→ **What needs to be done**: Your task is to repeat only the lines from the one with "return low, high" through the one with "import numpy as np", exactly as they stand, both ends included.

START

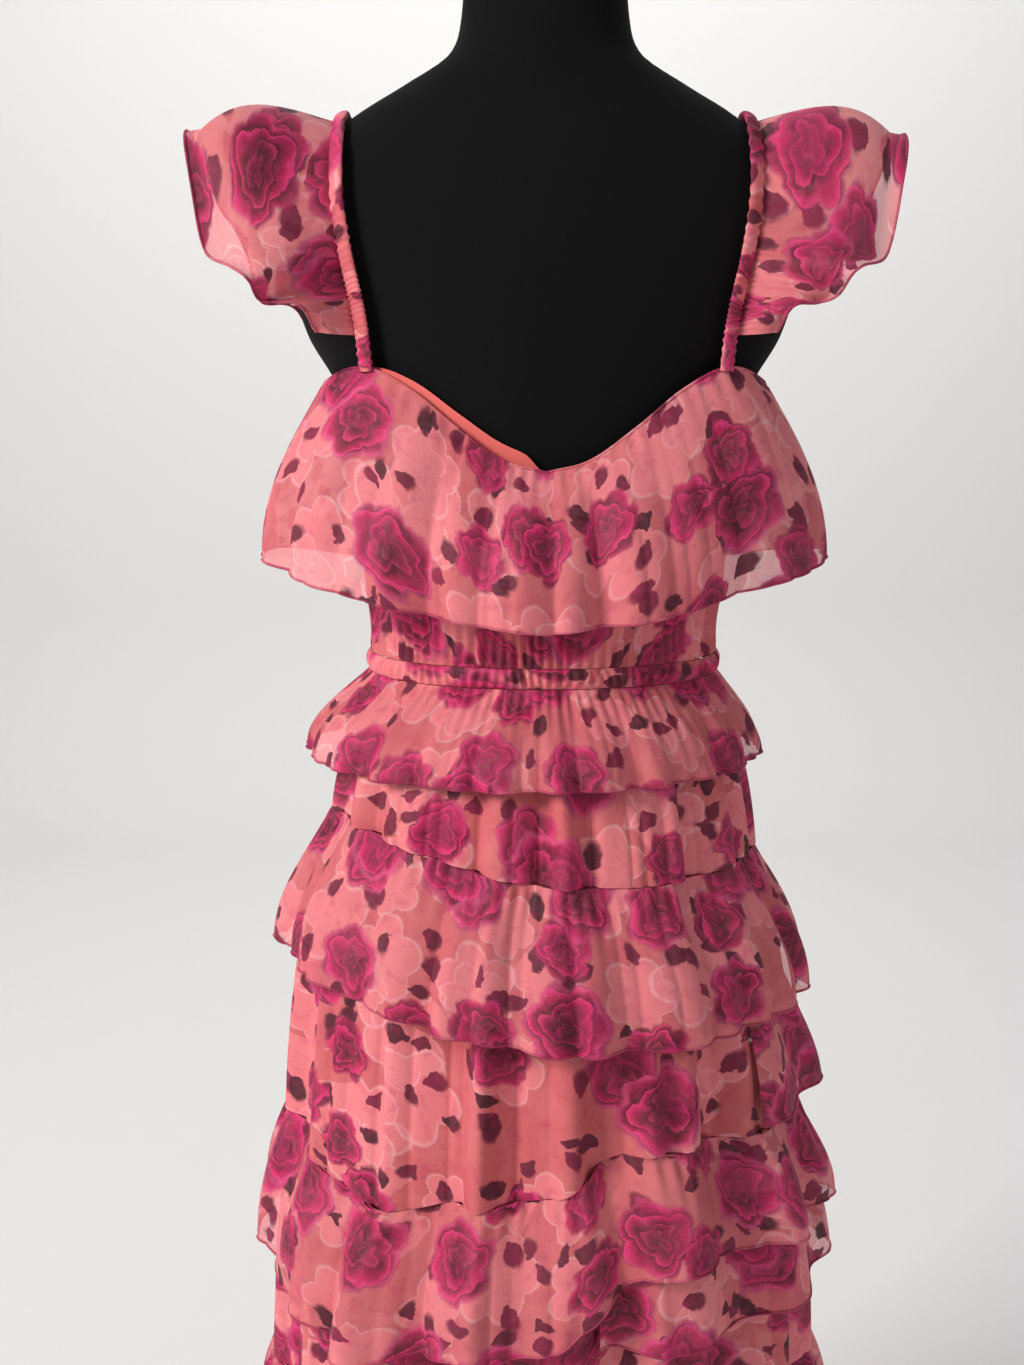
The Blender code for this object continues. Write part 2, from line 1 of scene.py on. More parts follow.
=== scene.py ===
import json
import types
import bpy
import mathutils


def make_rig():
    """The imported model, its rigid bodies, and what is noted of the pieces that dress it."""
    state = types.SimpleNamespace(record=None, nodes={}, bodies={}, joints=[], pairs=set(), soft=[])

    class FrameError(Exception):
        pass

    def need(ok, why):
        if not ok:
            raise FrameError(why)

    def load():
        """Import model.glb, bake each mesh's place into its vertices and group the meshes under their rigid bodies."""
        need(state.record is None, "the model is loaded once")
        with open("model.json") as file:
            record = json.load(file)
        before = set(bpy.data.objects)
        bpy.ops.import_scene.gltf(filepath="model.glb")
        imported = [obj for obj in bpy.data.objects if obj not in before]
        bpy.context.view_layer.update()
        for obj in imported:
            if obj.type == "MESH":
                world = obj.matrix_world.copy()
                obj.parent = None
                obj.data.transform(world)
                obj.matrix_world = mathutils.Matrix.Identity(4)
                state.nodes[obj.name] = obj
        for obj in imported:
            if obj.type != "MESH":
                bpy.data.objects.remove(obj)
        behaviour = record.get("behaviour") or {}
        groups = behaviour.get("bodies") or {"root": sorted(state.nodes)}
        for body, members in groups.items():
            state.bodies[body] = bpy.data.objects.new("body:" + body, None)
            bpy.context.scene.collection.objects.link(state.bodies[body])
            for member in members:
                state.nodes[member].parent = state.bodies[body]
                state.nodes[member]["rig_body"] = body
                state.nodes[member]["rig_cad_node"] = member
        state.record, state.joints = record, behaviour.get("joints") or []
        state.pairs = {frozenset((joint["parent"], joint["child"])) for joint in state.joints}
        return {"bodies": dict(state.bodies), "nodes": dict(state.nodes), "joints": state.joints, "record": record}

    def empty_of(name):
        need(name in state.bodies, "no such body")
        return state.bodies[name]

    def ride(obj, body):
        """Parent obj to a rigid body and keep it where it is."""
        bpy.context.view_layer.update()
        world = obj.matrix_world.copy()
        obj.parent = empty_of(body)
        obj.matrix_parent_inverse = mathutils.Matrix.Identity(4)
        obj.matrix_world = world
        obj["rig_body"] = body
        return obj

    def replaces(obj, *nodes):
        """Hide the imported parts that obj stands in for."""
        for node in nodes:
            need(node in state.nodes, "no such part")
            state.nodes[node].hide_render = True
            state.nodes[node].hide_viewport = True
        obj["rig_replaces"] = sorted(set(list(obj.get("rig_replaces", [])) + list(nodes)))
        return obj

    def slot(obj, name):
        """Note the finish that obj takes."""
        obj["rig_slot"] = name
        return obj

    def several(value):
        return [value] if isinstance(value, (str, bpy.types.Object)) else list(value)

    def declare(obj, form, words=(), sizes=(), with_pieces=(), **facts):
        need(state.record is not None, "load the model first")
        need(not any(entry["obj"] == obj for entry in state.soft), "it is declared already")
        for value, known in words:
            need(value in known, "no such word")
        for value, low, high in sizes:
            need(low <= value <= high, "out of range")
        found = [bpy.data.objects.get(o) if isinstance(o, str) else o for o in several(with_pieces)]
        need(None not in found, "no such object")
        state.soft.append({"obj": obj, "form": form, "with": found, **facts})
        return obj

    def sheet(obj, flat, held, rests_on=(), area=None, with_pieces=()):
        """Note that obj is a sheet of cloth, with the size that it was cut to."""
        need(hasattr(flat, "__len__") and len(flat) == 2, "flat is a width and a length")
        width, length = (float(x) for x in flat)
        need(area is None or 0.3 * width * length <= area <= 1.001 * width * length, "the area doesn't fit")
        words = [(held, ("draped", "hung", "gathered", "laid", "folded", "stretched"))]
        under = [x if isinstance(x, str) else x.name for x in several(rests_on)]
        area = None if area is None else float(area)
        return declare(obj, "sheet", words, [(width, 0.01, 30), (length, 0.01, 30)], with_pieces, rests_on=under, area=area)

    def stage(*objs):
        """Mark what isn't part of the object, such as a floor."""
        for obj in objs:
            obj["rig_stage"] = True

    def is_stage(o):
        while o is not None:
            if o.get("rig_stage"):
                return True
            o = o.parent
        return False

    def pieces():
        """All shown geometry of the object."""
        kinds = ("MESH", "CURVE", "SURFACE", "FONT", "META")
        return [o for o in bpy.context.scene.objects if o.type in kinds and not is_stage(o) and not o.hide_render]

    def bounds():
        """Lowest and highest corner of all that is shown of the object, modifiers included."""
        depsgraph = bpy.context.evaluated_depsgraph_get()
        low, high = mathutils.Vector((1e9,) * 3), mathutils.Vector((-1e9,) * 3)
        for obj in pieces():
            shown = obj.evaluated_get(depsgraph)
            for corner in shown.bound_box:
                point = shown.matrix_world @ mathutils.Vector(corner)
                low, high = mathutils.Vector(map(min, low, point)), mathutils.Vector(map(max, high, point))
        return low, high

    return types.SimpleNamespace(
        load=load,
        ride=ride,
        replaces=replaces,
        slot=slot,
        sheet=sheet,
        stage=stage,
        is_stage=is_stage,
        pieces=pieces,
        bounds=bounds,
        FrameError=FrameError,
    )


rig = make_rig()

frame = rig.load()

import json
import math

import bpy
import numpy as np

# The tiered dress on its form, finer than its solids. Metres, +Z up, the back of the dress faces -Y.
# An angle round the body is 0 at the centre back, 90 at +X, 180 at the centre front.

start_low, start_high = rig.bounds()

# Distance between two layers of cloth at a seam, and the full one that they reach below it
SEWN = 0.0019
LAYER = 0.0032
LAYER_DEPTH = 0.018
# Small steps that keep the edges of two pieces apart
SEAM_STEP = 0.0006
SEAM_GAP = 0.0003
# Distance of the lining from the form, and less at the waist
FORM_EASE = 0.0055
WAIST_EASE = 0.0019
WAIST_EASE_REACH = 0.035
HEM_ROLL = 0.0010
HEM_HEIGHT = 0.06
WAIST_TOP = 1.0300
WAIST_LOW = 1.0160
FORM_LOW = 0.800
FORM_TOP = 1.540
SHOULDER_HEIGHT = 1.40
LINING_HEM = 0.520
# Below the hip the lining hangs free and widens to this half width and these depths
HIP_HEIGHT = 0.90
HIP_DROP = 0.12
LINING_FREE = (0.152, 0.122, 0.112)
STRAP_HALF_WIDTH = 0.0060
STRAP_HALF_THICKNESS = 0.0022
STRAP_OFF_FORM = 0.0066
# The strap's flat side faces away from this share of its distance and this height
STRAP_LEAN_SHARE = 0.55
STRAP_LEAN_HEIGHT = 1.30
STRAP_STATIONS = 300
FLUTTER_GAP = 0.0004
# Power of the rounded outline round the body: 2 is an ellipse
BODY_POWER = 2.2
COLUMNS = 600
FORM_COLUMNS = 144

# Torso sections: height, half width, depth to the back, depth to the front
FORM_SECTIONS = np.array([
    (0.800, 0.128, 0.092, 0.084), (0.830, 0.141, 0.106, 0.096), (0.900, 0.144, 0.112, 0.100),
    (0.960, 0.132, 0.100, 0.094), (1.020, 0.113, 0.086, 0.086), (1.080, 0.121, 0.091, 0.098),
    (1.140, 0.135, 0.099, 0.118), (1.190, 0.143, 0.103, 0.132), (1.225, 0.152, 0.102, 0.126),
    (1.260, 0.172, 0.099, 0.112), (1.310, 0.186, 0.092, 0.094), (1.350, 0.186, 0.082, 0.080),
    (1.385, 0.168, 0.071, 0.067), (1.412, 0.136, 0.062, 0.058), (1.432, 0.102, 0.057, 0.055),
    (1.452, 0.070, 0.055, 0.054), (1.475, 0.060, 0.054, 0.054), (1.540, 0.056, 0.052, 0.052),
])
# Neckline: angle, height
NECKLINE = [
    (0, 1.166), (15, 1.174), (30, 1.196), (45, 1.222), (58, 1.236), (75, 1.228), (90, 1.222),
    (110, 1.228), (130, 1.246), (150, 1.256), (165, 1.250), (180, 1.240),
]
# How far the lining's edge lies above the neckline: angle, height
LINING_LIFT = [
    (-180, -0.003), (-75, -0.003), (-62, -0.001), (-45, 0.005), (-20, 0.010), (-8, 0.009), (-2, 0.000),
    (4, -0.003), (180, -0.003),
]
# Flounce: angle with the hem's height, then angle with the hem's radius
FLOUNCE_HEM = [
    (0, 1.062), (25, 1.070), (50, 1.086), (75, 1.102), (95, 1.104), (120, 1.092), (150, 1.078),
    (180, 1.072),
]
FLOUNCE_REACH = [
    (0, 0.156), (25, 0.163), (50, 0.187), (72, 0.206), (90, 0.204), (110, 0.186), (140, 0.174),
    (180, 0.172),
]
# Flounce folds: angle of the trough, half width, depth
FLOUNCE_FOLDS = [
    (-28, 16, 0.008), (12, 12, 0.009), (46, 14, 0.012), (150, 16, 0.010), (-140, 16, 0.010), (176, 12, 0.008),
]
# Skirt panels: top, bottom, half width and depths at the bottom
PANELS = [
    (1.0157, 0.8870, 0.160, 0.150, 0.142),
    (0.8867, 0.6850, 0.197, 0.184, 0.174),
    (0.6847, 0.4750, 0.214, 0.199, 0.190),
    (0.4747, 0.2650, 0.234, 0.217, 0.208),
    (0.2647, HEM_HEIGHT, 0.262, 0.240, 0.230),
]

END

→ **Answer to the exercise**:
        return low, high

    return types.SimpleNamespace(
        load=load,
        ride=ride,
        replaces=replaces,
        slot=slot,
        sheet=sheet,
        stage=stage,
        is_stage=is_stage,
        pieces=pieces,
        bounds=bounds,
        FrameError=FrameError,
    )


rig = make_rig()

frame = rig.load()

import json
import math

import bpy
import numpy as np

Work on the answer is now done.